> INSTRUCTIONS FOR THE TASK: Pull every "hinge" line out of the data below.

** Start AVAILABLE DATA **

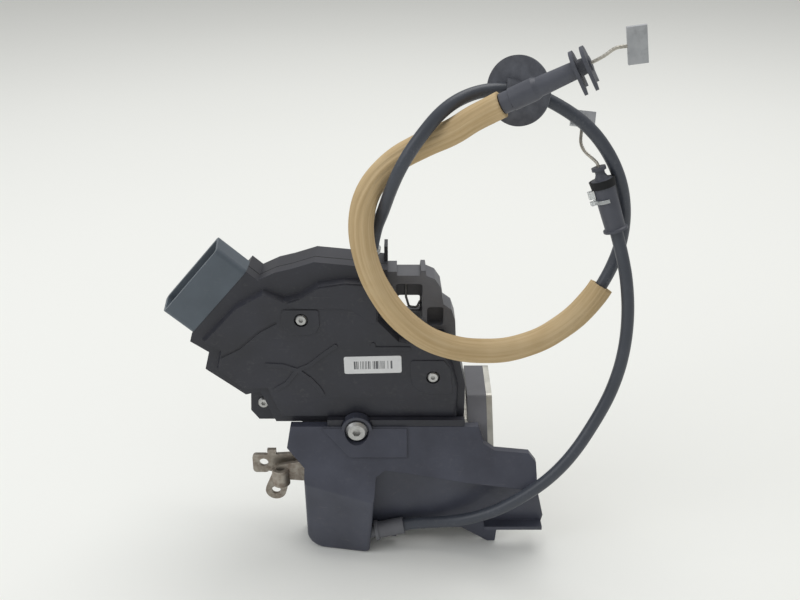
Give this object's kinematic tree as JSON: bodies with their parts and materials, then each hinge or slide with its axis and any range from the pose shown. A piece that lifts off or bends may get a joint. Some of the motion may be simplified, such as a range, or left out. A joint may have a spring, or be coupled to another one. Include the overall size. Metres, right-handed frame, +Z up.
{
  "type": "door latch actuator",
  "caption": "Vehicle door latch: moulded actuator casing with connector and hooded lower cover, steel latch plate with claw and pawl, release levers and two release cables.",
  "frame": {"origin": "middle of the bottom of the latch without its free cables, on the plane of the foot, the cover's nose and the frame's flange", "axes": "+X to the right towards the latch plate, +Y to the rear where the striker enters, +Z up; the moulded face and the label look along -Y"},
  "size_m": [0.2276, 0.0733, 0.2676],
  "materials": {
    "casing_plastic": "satin, fine grain",
    "cover_plastic": "satin",
    "case_plastic": "satin",
    "connector_plastic": "satin",
    "seal_rubber": "matt",
    "terminal_brass": "tinned, bright",
    "motor_steel": "zinc plated",
    "motor_plastic": "satin",
    "pin_steel": "zinc plated",
    "gear_plastic": "natural acetal",
    "screw_steel": "dark zinc plated",
    "label_film": "matt film",
    "plate_steel": "zinc plated",
    "lever_steel": "zinc plated, slightly tarnished",
    "claw_steel": "ground",
    "claw_plastic": "satin",
    "spring_steel": "oiled",
    "conduit_plastic": "satin",
    "foam": "closed-cell foam, matt",
    "grommet_rubber": "matt",
    "ferrule_plastic": "satin",
    "clear_plastic": "translucent moulding",
    "rope_steel": "coated steel rope",
    "nipple_zinc": "die-cast zinc"
  },
  "bodies": {
    "housing": {"front_casing": "casing_plastic", "rear_casing": "casing_plastic", "casing_gasket": "seal_rubber", "connector_shroud": "connector_plastic", "connector_terminals": "terminal_brass", "motor_can": "motor_steel", "motor_cap": "motor_plastic", "wheel_pin": "pin_steel", "lead_frame": "terminal_brass", "microswitches": "motor_plastic", "lower_cover": "cover_plastic", "cover_screw": "screw_steel", "casing_screws": "screw_steel", "label": "label_film", "face_plate": "plate_steel", "mechanism_case": "case_plastic", "striker_bumper": "seal_rubber", "latch_frame": "plate_steel", "claw_pin": "pin_steel", "pawl_pin": "pin_steel", "claw_spring": "spring_steel", "pawl_spring": "spring_steel", "lever_spacer": "pin_steel", "lever_rivet": "pin_steel", "handle_stud": "pin_steel", "release_stud": "pin_steel", "cable_bracket": "case_plastic", "window_spring": "spring_steel", "conduit_a": "conduit_plastic", "conduit_b": "conduit_plastic", "foam_sleeve": "foam", "grommet_disc": "grommet_rubber", "ferrule_a": "ferrule_plastic", "ferrule_b": "ferrule_plastic", "ferrule_b_collar": "seal_rubber", "ferrule_b_clip": "clear_plastic", "entry_collar_a": "case_plastic", "entry_collar_b": "case_plastic", "clear_ring_a": "clear_plastic"},
    "claw": {"claw_core": "claw_steel", "claw_cover": "claw_plastic"},
    "pawl": {"pawl_core": "claw_steel", "pawl_cover": "claw_plastic"},
    "wheel": {"worm_wheel": "gear_plastic", "lock_lever": "lever_steel"},
    "worm_drive": {"worm": "gear_plastic", "motor_shaft": "pin_steel"},
    "outer_lever": {"outer_release_lever": "lever_steel"},
    "key_lever_body": {"key_lever": "lever_steel"},
    "handle_lever_body": {"handle_lever": "lever_steel"},
    "inner_lever": {"inner_release_lever": "lever_steel"},
    "cable_a_end": {"wire_a": "rope_steel", "nipple_a": "nipple_zinc"},
    "cable_b_end": {"wire_b": "rope_steel", "nipple_b": "nipple_zinc"}
  },
  "joints": [
    {"name": "claw_turn", "type": "hinge", "parent": "housing", "child": "claw", "pos_m": [0.0633, 0.0105, 0.052], "axis": [1, 0, 0], "range_deg": [-60, 0]},
    {"name": "pawl_turn", "type": "hinge", "parent": "housing", "child": "pawl", "pos_m": [0.0633, 0.01288, 0.0146], "axis": [1, 0, 0], "range_deg": [-4, 7]},
    {"name": "wheel_turn", "type": "hinge", "parent": "housing", "child": "wheel", "pos_m": [0.0005, 0, 0.09041], "axis": [0, 1, 0], "range_deg": [-35, 35]},
    {"name": "worm_turn", "type": "hinge", "parent": "housing", "child": "worm_drive", "pos_m": [0.0005, -0.0005, 0.107], "axis": [1, 0, 0], "range_deg": [-421, 421]},
    {"name": "outer_lever_turn", "type": "hinge", "parent": "housing", "child": "outer_lever", "pos_m": [-0.02, -0.0115, 0.042], "axis": [0, 1, 0], "range_deg": [-20, 0]},
    {"name": "key_lever_turn", "type": "hinge", "parent": "housing", "child": "key_lever_body", "pos_m": [-0.02, -0.0165, 0.042], "axis": [0, 1, 0], "range_deg": [-15, 0]},
    {"name": "handle_lever_turn", "type": "hinge", "parent": "housing", "child": "handle_lever_body", "pos_m": [0, -0.0115, 0.042], "axis": [0, 1, 0], "range_deg": [-17, 0]},
    {"name": "cable_b_pull", "type": "slide", "parent": "housing", "child": "cable_b_end", "axis": [-0.3221, 0.1347, 0.9371], "range_m": [0, 0.0082]},
    {"name": "inner_lever_turn", "type": "hinge", "parent": "housing", "child": "inner_lever", "pos_m": [0.036, 0.0145, 0.107], "axis": [0, 1, 0], "range_deg": [0, 27]},
    {"name": "cable_a_pull", "type": "slide", "parent": "housing", "child": "cable_a_end", "axis": [0.8597, -0.2114, 0.4651], "range_m": [0, 0.012]}
  ],
  "couplings": [
    {"joint": "worm_turn", "follows": "wheel_turn", "ratio": -12},
    {"joint": "cable_b_pull", "follows": "handle_lever_turn", "m_per_rad": -0.0272},
    {"joint": "cable_a_pull", "follows": "inner_lever_turn", "m_per_rad": 0.02508}
  ]
}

** End AVAILABLE DATA **

> EXPECTED OUTPUT:
Give this object's kinematic tree as JSON: bodies with their parts and materials, then each hinge or slide with its axis and any range from the pose shown. A piece that lifts off or bends may get a joint. Some of the motion may be simplified, such as a range, or left out. A joint may have a spring, or be coupled to another one. Include the overall size. Metres, right-handed frame, +Z up.
    {"name": "claw_turn", "type": "hinge", "parent": "housing", "child": "claw", "pos_m": [0.0633, 0.0105, 0.052], "axis": [1, 0, 0], "range_deg": [-60, 0]},
    {"name": "pawl_turn", "type": "hinge", "parent": "housing", "child": "pawl", "pos_m": [0.0633, 0.01288, 0.0146], "axis": [1, 0, 0], "range_deg": [-4, 7]},
    {"name": "wheel_turn", "type": "hinge", "parent": "housing", "child": "wheel", "pos_m": [0.0005, 0, 0.09041], "axis": [0, 1, 0], "range_deg": [-35, 35]},
    {"name": "worm_turn", "type": "hinge", "parent": "housing", "child": "worm_drive", "pos_m": [0.0005, -0.0005, 0.107], "axis": [1, 0, 0], "range_deg": [-421, 421]},
    {"name": "outer_lever_turn", "type": "hinge", "parent": "housing", "child": "outer_lever", "pos_m": [-0.02, -0.0115, 0.042], "axis": [0, 1, 0], "range_deg": [-20, 0]},
    {"name": "key_lever_turn", "type": "hinge", "parent": "housing", "child": "key_lever_body", "pos_m": [-0.02, -0.0165, 0.042], "axis": [0, 1, 0], "range_deg": [-15, 0]},
    {"name": "handle_lever_turn", "type": "hinge", "parent": "housing", "child": "handle_lever_body", "pos_m": [0, -0.0115, 0.042], "axis": [0, 1, 0], "range_deg": [-17, 0]},
    {"name": "inner_lever_turn", "type": "hinge", "parent": "housing", "child": "inner_lever", "pos_m": [0.036, 0.0145, 0.107], "axis": [0, 1, 0], "range_deg": [0, 27]},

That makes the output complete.